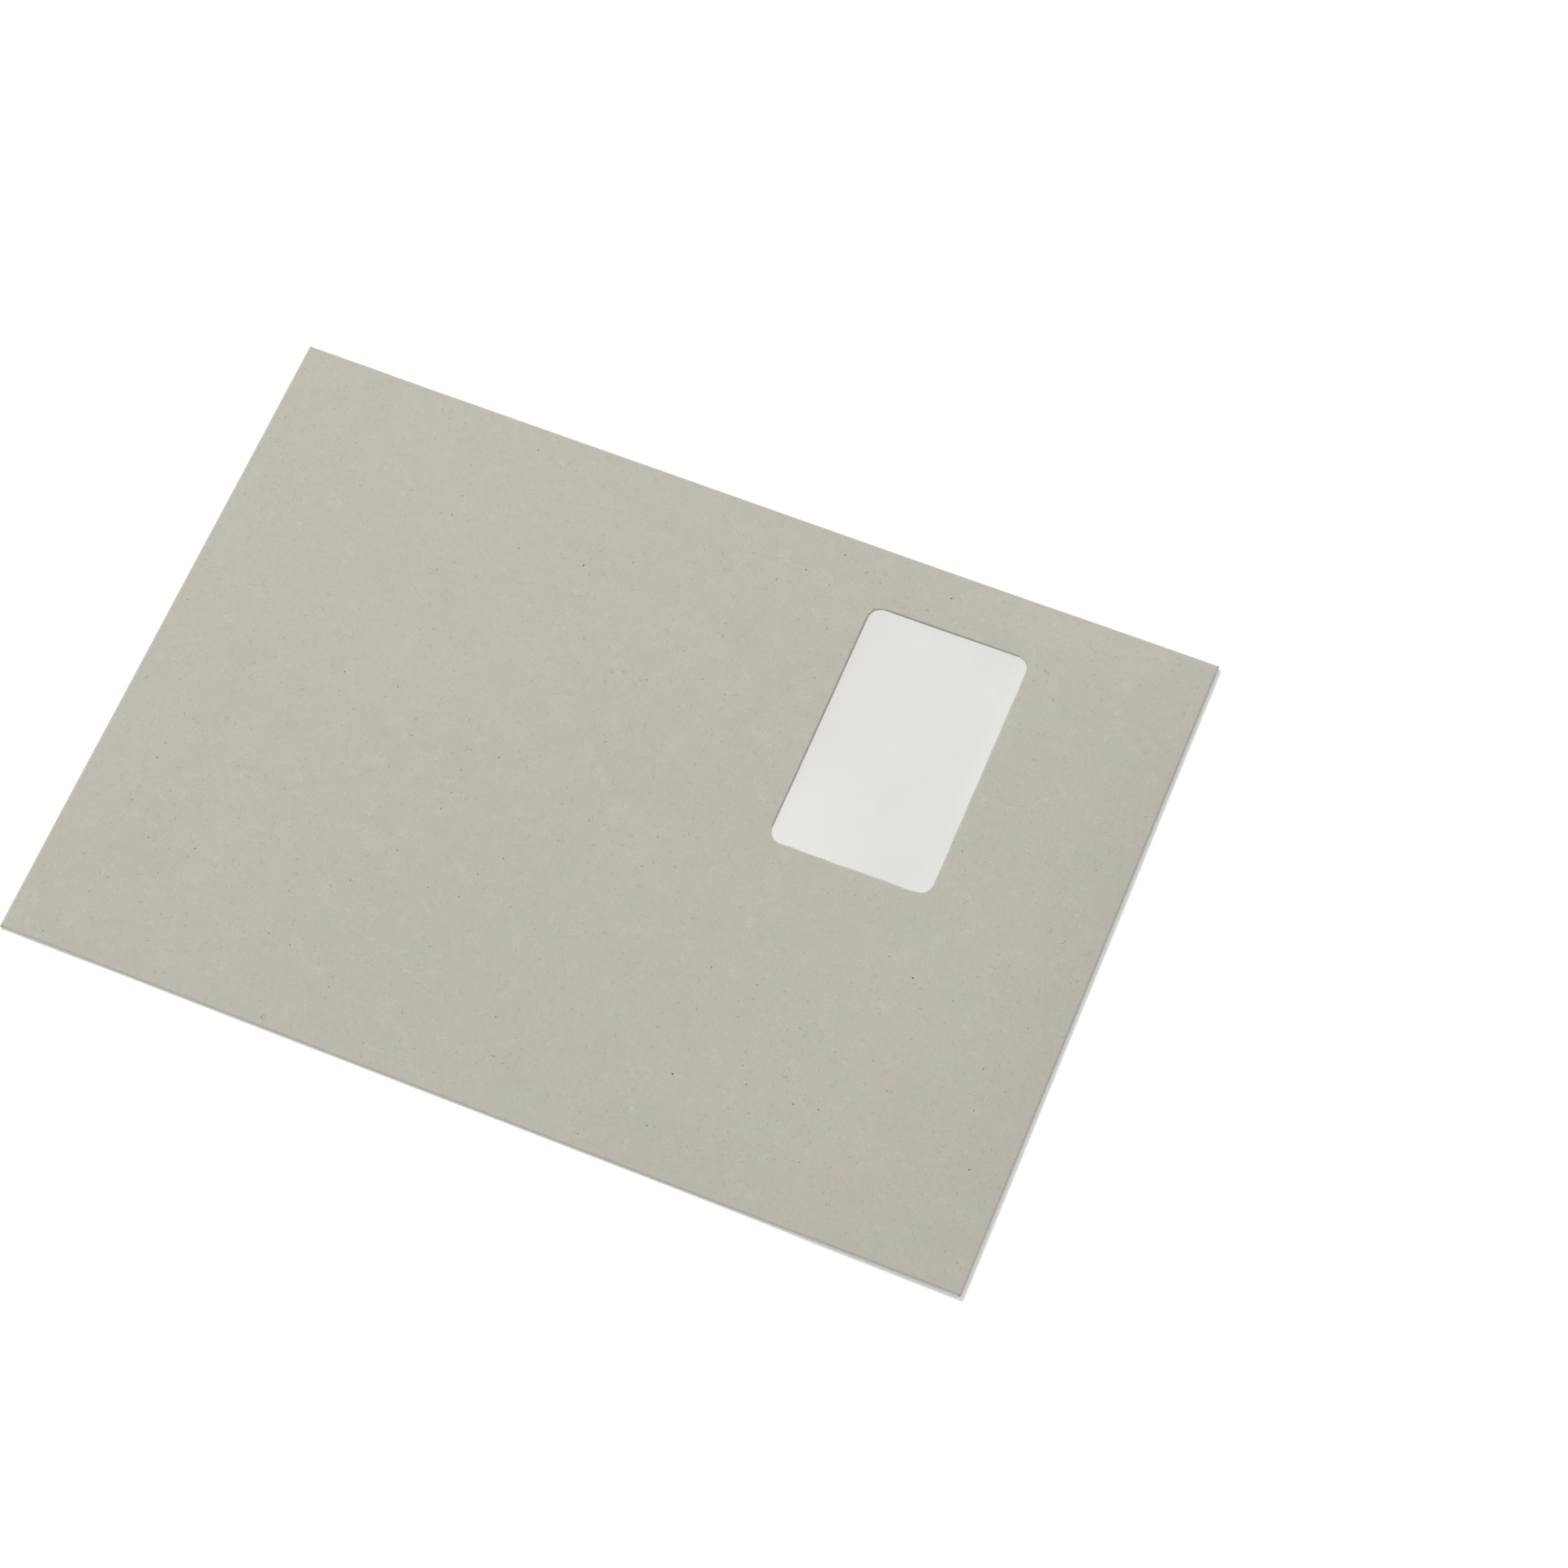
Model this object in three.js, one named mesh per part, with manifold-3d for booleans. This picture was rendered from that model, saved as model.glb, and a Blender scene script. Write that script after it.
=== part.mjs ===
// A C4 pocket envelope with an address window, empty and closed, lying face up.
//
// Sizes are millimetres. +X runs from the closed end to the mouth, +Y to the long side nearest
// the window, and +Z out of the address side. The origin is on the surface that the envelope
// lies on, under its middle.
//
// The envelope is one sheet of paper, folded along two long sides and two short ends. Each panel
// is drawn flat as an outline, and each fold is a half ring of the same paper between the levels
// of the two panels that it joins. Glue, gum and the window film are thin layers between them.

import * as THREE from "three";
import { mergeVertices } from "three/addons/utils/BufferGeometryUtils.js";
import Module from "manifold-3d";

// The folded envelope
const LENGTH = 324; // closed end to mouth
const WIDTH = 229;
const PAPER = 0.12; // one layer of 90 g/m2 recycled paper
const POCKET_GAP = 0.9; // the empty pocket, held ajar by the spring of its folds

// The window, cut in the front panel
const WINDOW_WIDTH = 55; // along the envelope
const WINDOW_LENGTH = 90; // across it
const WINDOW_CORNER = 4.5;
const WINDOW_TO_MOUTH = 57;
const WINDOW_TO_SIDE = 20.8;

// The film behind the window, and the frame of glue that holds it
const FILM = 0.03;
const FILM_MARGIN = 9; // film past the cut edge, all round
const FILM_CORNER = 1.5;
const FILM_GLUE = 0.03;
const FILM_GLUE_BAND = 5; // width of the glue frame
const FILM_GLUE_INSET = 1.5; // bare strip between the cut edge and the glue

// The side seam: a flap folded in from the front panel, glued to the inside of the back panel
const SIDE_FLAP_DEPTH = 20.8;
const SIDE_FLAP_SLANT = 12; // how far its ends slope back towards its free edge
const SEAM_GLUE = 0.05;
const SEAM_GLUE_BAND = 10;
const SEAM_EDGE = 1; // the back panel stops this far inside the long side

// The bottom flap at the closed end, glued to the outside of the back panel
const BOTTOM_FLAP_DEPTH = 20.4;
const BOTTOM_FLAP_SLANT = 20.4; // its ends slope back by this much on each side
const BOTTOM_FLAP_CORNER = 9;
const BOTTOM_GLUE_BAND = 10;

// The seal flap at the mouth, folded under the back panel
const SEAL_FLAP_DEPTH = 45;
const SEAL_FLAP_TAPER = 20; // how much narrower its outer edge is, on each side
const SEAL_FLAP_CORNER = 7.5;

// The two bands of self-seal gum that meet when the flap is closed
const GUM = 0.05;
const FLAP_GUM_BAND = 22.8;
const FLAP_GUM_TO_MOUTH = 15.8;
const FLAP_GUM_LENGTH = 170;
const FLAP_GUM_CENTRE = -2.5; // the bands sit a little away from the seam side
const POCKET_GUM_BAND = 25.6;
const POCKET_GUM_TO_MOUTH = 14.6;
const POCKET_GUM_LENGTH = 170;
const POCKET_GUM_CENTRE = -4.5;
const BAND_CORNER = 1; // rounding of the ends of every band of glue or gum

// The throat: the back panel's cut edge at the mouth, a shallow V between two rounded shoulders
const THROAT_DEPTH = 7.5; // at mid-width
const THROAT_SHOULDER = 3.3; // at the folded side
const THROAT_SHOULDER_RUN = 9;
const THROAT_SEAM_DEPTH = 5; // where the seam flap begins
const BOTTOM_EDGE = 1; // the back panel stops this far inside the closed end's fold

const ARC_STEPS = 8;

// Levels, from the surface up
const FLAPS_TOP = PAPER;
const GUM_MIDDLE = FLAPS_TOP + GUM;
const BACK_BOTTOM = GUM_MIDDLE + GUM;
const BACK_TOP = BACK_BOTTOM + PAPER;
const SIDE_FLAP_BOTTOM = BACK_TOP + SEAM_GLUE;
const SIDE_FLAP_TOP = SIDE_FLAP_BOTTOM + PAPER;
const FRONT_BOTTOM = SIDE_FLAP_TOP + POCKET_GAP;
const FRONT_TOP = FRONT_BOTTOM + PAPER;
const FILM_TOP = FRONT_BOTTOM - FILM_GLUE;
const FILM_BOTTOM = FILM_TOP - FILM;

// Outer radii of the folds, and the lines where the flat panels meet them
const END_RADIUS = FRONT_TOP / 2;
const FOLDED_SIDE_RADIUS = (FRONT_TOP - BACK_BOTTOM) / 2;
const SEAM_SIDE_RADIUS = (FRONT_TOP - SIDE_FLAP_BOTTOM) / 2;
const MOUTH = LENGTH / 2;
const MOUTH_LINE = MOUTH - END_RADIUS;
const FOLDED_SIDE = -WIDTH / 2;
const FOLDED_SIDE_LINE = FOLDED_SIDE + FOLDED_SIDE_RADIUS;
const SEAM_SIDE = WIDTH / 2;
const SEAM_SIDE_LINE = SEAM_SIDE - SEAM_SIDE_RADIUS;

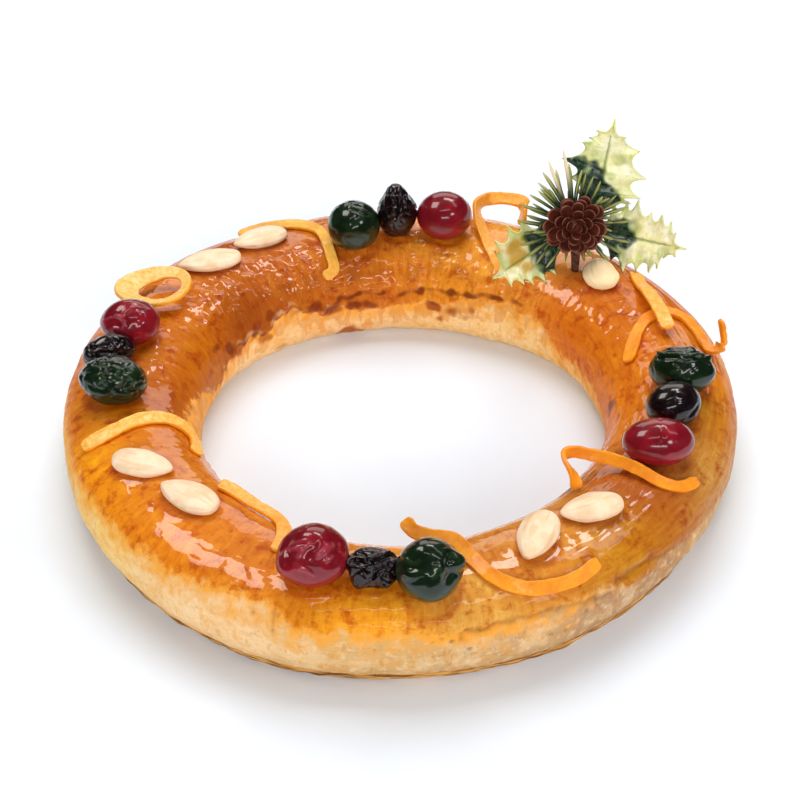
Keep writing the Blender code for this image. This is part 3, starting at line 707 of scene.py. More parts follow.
☆ ☆ ☆
In the records above, how many lines contain the string "with"? State that number only.

2